Devo admitir que, já adulto,
rompida essa relação inocente
com a natureza, comecei a ter certo medo dela, melhor dizendo de
seu silêncio e impenetrável mistério. No mundo urbano, me sinto
mais à vontade, talvez por não ser
ele como a natureza, que nos parece chamar para si, para que nela nos dissolvamos de novo. Por
isso, quando, certa vez, me convidaram para fazer uma palestra
sobre ecologia, comecei dizendo o
seguinte: "Quem inventou a cidade foi o índio...".

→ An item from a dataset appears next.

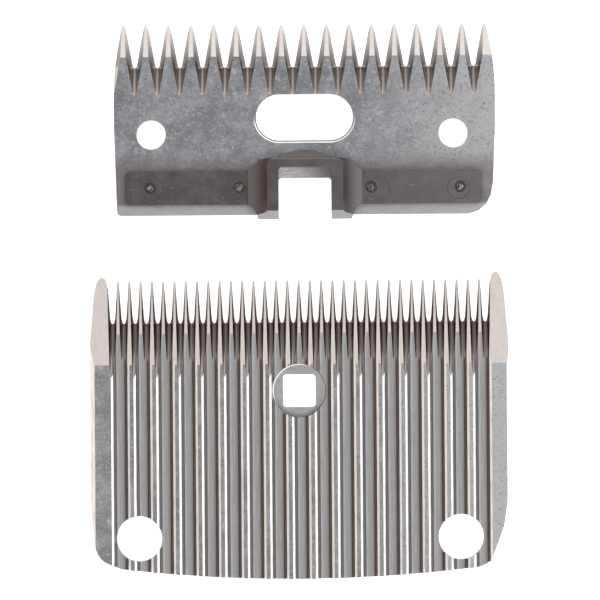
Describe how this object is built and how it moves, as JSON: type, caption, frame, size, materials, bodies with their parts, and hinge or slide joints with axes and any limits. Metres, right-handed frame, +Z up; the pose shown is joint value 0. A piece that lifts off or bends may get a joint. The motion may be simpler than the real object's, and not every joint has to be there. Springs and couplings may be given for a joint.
{
  "type": "clipper comb and cutter pair",
  "caption": "Animal-clipper blade pair laid out flat: a wide grooved comb with fine teeth and guards, and a shorter coarse-toothed cutter with a welded drive bracket.",
  "frame": {"origin": "on the surface that both contact faces lie on, under the middle of the pair's box", "axes": "+Y points the way both sets of teeth point, from the comb's rear edge to the cutter's tips; +Z is up, out of the ribbed backs; X runs across the teeth"},
  "size_m": [0.0772, 0.1024, 0.0084],
  "materials": {
    "comb_steel": "ground teeth and bevels, tumbled rib tops",
    "cutter_steel": "tumbled back, ground teeth",
    "bracket_steel": "dark pressed steel",
    "weld_steel": "bright weld nub"
  },
  "bodies": {
    "comb": {"comb": "comb_steel"},
    "cutter": {"cutter_plate": "cutter_steel", "drive_bracket": "bracket_steel", "weld_nub_left_outer": "weld_steel", "weld_nub_left_inner": "weld_steel", "weld_nub_right_inner": "weld_steel", "weld_nub_right_outer": "weld_steel"}
  },
  "joints": [
    {"name": "cutter_stroke", "type": "slide", "parent": "comb", "child": "cutter", "axis": [1, 0, 0], "range_m": [-0.00208, 0.00208]}
  ]
}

O leitor deve estar se perguntando com que propósito escrevo
estas coisas. É que, na semana
passada, vi um programa sobre o
cosmos e fiquei arrasado. Mas
chego lá... Antes quero falar da
primeira revista de ecologia que
li, faz muitos anos. Via com simpatia o movimento ecológico e o
Partido Verde alemão, mas nunca tinha me dado ao trabalho de
ler textos sobre ecologia. Por isso
abri a revista cheio de curiosidade, e eis que uma visão assustadora tomou conta de mim: a floresta
amazônica, que era o pulmão do
mundo, estava prestes a ser destruída; os mananciais de água
potável estavam já em grande
parte poluídos; as metrópoles envenenadas pelos veículos movidos
a petróleo, que aquecia o planeta
e em breve provocaria o derretimento das calotas polares, o que
levaria à inundação das cidades
próximas aos oceanos; isto sem
falar no buraco de ozônio que
crescia sem parar e nos ameaçava
a todos com câncer de pele... Pus a
revista de lado e fiquei ali sem
ânimo para continuar vivendo.
Mas reagi: peguei a revista, joguei-a no lixo e, quando chegou o
novo número, igualmente apocalíptico, dei-lhe o mesmo destino.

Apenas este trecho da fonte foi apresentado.